Pelvic Lymph Node Removal and Sentinel Lymph Node Mapping
The function of lymph nodes is to help to drain fluids and fight infection. Among women with grade 1 endometrial cancer who are treated by surgeons who routinely remove all the pelvic lymph nodes (total lymphadenectomy), a majority will have received unnecessary treatment, as they will be found to have disease that is confined to the uterus. For these women, the removal of the pelvic lymph nodes may result in lymphedema, a potentially lifelong condition characterized by swelling, in this case in the groin and legs. But of equal concern, for those women with a preoperative diagnosis of grade 1 endometrial cancer treated by surgeons who routinely remove no lymph nodes during surgery, some 10 to 15 percent will not have their metastatic cancer properly diagnosed and treated.
“If we use SLN mapping for patients with endometrial cancer, we can spare many patients the unnecessary removal of their pelvic lymph nodes.”
Nadeem Abu-Rustum, MD
The process of mapping lymph nodes — called intraoperative lymphatic mapping, or sentinel node mapping — allows doctors to look for tumor spread during surgery without having to remove a large number of lymph nodes. The procedure uses a radiolabeled medical substance or a blue dye (or in some cases a combination of the two) that is injected into the cervix near the tumor site. Lymph fluid carries the substance to the “sentinel” node, which is the first lymph node to which cancer cells are likely to spread from the primary tumor. The sentinel node is then removed and examined by a pathologist to determine the presence of cancer. If this node is free of cancer cells, usually no additional lymph nodes need to be removed. If the node does contain cancer cells, then doctors know that the patient has advanced stage IIIC disease, and she can receive appropriate postoperative chemotherapy or radiation therapy.
SLN Mapping Study
In the prospective, non-randomized Gynecologic Oncology study, researchers followed 42 women with a preoperative diagnosis of grade 1 endometrial cancer who were treated at Memorial Sloan-Kettering between 2006 and 2008. Intraoperative sentinel lymph node mapping was possible in 36 of the patients. Of these 36 women, four — or 11 percent of all the patients — were found to have cancer present in the sentinel lymph nodes. Additionally, a post-surgery pathological examination confirmed that cancer was present in all lymph nodes testing positive for cancer during surgery, meaning there were no false positives.

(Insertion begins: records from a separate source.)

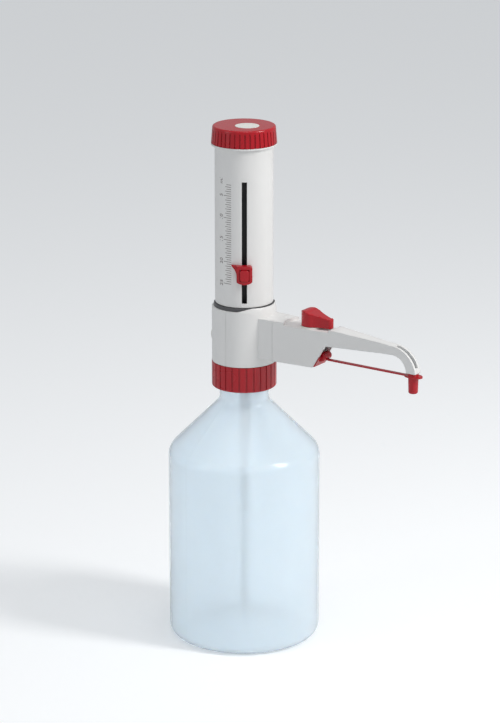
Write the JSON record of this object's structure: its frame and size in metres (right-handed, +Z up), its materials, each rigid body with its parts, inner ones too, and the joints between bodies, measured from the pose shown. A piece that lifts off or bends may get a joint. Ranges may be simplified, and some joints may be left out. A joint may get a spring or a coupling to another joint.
{
  "type": "bottle-top dispenser",
  "caption": "Bottle-top liquid dispenser with a lifting piston sleeve, volume pointer, discharge arm and recirculation lever, screwed on a reagent bottle.",
  "frame": {"origin": "centre of the bottle's base, on the surface it stands on", "axes": "+Z up along the bottle's and the piston's axis, +X along the discharge arm"},
  "size_m": [0.2382, 0.128, 0.4439],
  "materials": {
    "white_shell": "moulded white polypropylene, low gloss",
    "red_plastic": "glossy red moulding",
    "milky_bottle": "translucent milky polyethylene, blow moulded",
    "dark_grey": "dark grey moulding",
    "ring_grey": "grey satin moulding",
    "pale_plastic": "natural unfilled plastic, slightly translucent",
    "cylinder_glass": "clear borosilicate glass",
    "fluoropolymer": "white fluoropolymer, waxy",
    "clear_tube": "translucent tube",
    "seal_rubber": "black elastomer"
  },
  "bodies": {
    "bottle": {"bottle": "milky_bottle"},
    "seal": {"neck_seal": "fluoropolymer"},
    "collar": {"collar": "red_plastic"},
    "block": {"valve_block": "fluoropolymer", "front_housing": "white_shell", "rear_cover": "white_shell", "cylinder_guard": "dark_grey", "glass_cylinder": "cylinder_glass", "cylinder_seal": "fluoropolymer", "cylinder_bush": "dark_grey", "discharge_housing": "white_shell", "outlet_valve": "fluoropolymer", "outlet_pipe": "clear_tube", "return_pipe": "clear_tube", "valve_body": "fluoropolymer", "knob_seat": "pale_plastic", "discharge_tube": "clear_tube", "strap_anchor": "red_plastic", "intake_valve": "fluoropolymer", "suction_tube_upper": "clear_tube", "recirculation_tube": "clear_tube"},
    "lock_ring": {"lock_ring": "ring_grey"},
    "sleeve": {"outer_sleeve": "white_shell", "top_cap": "red_plastic", "cap_disc": "pale_plastic", "piston_rod": "pale_plastic", "piston": "fluoropolymer", "piston_seal": "fluoropolymer", "toothed_rack": "dark_grey"},
    "pointer": {"volume_pointer": "red_plastic"},
    "button": {"pointer_button": "red_plastic", "pointer_latch": "dark_grey"},
    "knob": {"recirculation_knob": "red_plastic", "valve_plug": "fluoropolymer", "plug_o_rings": "seal_rubber"},
    "vent": {"vent_cap": "pale_plastic"},
    "closure": {"nozzle_cap": "red_plastic", "cap_strap": "red_plastic"},
    "suction_end": {"suction_tube_lower": "clear_tube"},
    "intake_ball": {"intake_ball": "cylinder_glass"},
    "outlet_ball": {"outlet_ball": "cylinder_glass"}
  },
  "joints": [
    {"name": "collar_rise", "type": "slide", "parent": "bottle", "child": "seal", "axis": [0, 0, 1], "range_m": [0, 0.01]},
    {"name": "collar_turn", "type": "hinge", "parent": "seal", "child": "collar", "pos_m": [0, 0, 0.23], "axis": [0, 0, 1], "range_deg": [0, 901]},
    {"name": "block_turn", "type": "hinge", "parent": "seal", "child": "block", "pos_m": [0, 0, 0.2432], "axis": [0, 0, 1], "continuous": true},
    {"name": "piston_lift", "type": "slide", "parent": "block", "child": "sleeve", "axis": [0, 0, 1], "range_m": [0, 0.09325]},
    {"name": "pointer_slide", "type": "slide", "parent": "sleeve", "child": "pointer", "axis": [0, 0, 1], "range_m": [-0.01753, 0.06639]},
    {"name": "pointer_button", "type": "slide", "parent": "pointer", "child": "button", "axis": [-0.5736, 0.8192, 0], "range_m": [0, 0.0012], "stiffness_N_per_m": 900, "springref_m": -0.0006},
    {"name": "lock_ring_turn", "type": "hinge", "parent": "block", "child": "lock_ring", "pos_m": [0, 0, 0.2922], "axis": [0, 0, 1], "range_deg": [0, 20]},
    {"name": "recirculation_turn", "type": "hinge", "parent": "block", "child": "knob", "pos_m": [0.0675, 0, 0.284], "axis": [0, 0, 1], "range_deg": [0, 180]},
    {"name": "vent_pull", "type": "slide", "parent": "block", "child": "vent", "axis": [-1, 0, 0], "range_m": [0, 0.012]},
    {"name": "cap_swing", "type": "hinge", "parent": "block", "child": "closure", "pos_m": [0.081, 0, 0.2596], "axis": [0, 1, 0], "range_deg": [0, 70]},
    {"name": "suction_slide", "type": "slide", "parent": "block", "child": "suction_end", "axis": [0, 0, 1], "range_m": [0, 0.084]},
    {"name": "intake_ball_lift", "type": "slide", "parent": "block", "child": "intake_ball", "axis": [0, 0, 1], "range_m": [0, 0.0012]},
    {"name": "outlet_ball_lift", "type": "slide", "parent": "block", "child": "outlet_ball", "axis": [1, 0, 0], "range_m": [0, 0.0008]}
  ],
  "couplings": [
    {"joint": "collar_turn", "follows": "collar_rise", "rad_per_m": 1570.8}
  ]
}
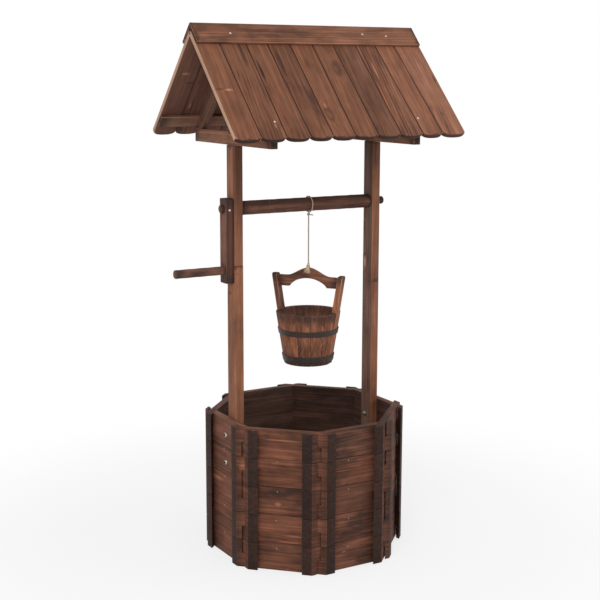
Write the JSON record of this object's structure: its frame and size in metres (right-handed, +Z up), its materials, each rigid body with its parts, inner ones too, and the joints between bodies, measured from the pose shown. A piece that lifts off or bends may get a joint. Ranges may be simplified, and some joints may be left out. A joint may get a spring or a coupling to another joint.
{
  "type": "wishing well planter",
  "caption": "Wooden wishing well planter: an octagonal well of stacked planks, a gabled plank roof on two posts, and a cranked windlass that lifts a hanging bucket.",
  "frame": {"origin": "middle of the bounding box's bottom face, on the ground", "axes": "+Z up, X along the ridge, -Y the front"},
  "size_m": [0.6086, 0.43, 1.1708],
  "materials": {
    "roof_wood": "stained brown roof planks, satin",
    "cap_wood": "stained brown ridge boards, satin",
    "frame_wood": "dark stained battens and rafters",
    "post_wood": "scorched red-brown softwood posts",
    "well_wood": "scorched dark brown planks",
    "windlass_wood": "scorched dark brown, turned",
    "bucket_wood": "scorched red-brown staves",
    "twine": "frayed jute",
    "hoop_metal": "dull dark brown bands",
    "bolt_steel": "zinc-plated"
  },
  "bodies": {
    "well": {"wall_front": "well_wood", "wall_front_right": "well_wood", "wall_right": "well_wood", "wall_back_right": "well_wood", "wall_back": "well_wood", "wall_back_left": "well_wood", "wall_left": "well_wood", "wall_front_left": "well_wood", "post_left_lower": "post_wood", "post_left_upper": "post_wood", "tie_beam_left": "frame_wood", "bolt_left_upper": "bolt_steel", "bolt_left_lower": "bolt_steel", "rafter_front_left": "frame_wood", "rafter_back_left": "frame_wood", "post_right_lower": "post_wood", "post_right_upper": "post_wood", "tie_beam_right": "frame_wood", "bolt_right_upper": "bolt_steel", "bolt_right_lower": "bolt_steel", "rafter_front_right": "frame_wood", "rafter_back_right": "frame_wood", "ridge_cap_front": "cap_wood", "eave_batten_front": "frame_wood", "roof_front_plank_01": "roof_wood", "roof_front_plank_02": "roof_wood", "roof_front_plank_03": "roof_wood", "roof_front_plank_04": "roof_wood", "roof_front_plank_05": "roof_wood", "roof_front_plank_06": "roof_wood", "roof_front_plank_07": "roof_wood", "roof_front_plank_08": "roof_wood", "roof_front_plank_09": "roof_wood", "roof_front_plank_10": "roof_wood", "ridge_cap_back": "cap_wood", "eave_batten_back": "frame_wood", "roof_back_plank_01": "roof_wood", "roof_back_plank_02": "roof_wood", "roof_back_plank_03": "roof_wood", "roof_back_plank_04": "roof_wood", "roof_back_plank_05": "roof_wood", "roof_back_plank_06": "roof_wood", "roof_back_plank_07": "roof_wood", "roof_back_plank_08": "roof_wood", "roof_back_plank_09": "roof_wood", "roof_back_plank_10": "roof_wood"},
    "windlass": {"windlass_roller": "windlass_wood", "crank_arm": "windlass_wood", "crank_handle": "windlass_wood", "rope_loop": "twine"},
    "hanging_rope": {"rope_drop": "twine"},
    "hitch": {"rope_hitch": "twine"},
    "bucket": {"bucket_staves": "bucket_wood", "bucket_base": "bucket_wood", "bucket_arch_board": "bucket_wood", "bucket_ear_left": "bucket_wood", "bucket_ear_right": "bucket_wood", "bucket_hoop_lower": "hoop_metal", "bucket_hoop_upper": "hoop_metal"}
  },
  "joints": [
    {"name": "windlass_turn", "type": "hinge", "parent": "well", "child": "windlass", "pos_m": [0.01745, 0, 0.781], "axis": [1, 0, 0], "range_deg": [0, 300]},
    {"name": "rope_swing", "type": "hinge", "parent": "well", "child": "hanging_rope", "pos_m": [0.02595, 0, 0.7577], "axis": [1, 0, 0], "range_deg": [-20, 20]},
    {"name": "bucket_lift", "type": "slide", "parent": "hanging_rope", "child": "hitch", "axis": [0, 0, 1], "range_m": [0, 0.0905], "deforming": ["rope_drop"]},
    {"name": "bucket_rock", "type": "hinge", "parent": "hitch", "child": "bucket", "pos_m": [0.02595, 0, 0.627], "axis": [0.788, 0.6157, 0], "range_deg": [-15, 15]}
  ],
  "couplings": [
    {"joint": "bucket_lift", "follows": "windlass_turn", "m_per_rad": 0.0172}
  ]
}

“Endometrial cancer is a highly curable disease,” says Nadeem Abu-Rustum, a gynecologic surgeon at Memorial Sloan-Kettering and the study's lead author. “But there are a small percentage of patients diagnosed with early-stage disease, in the neighborhood of 10 percent, for whom the standard treatment — removal of the uterus — may fail.”
Dr. Abu-Rustum explains that “intraoperative sentinel node mapping is a more refined method of staging these patients while they are in surgery. It offers us a better way to know which women need additional therapies and which women do not — rather than having to remove all the pelvic lymph nodes in a total lymphadenectomy.” He goes on to observe that sentinel lymph node mapping is already the standard of care for breast cancer and melanoma.
“If we use SLN mapping for patients with endometrial cancer, we can spare many patients the unnecessary removal of their pelvic lymph nodes, thereby preventing the development of lymphedema,” Dr. Abu-Rustum says. “And the other good news is that when we do find a positive lymph node, we can do something about it. Effective treatments are available.”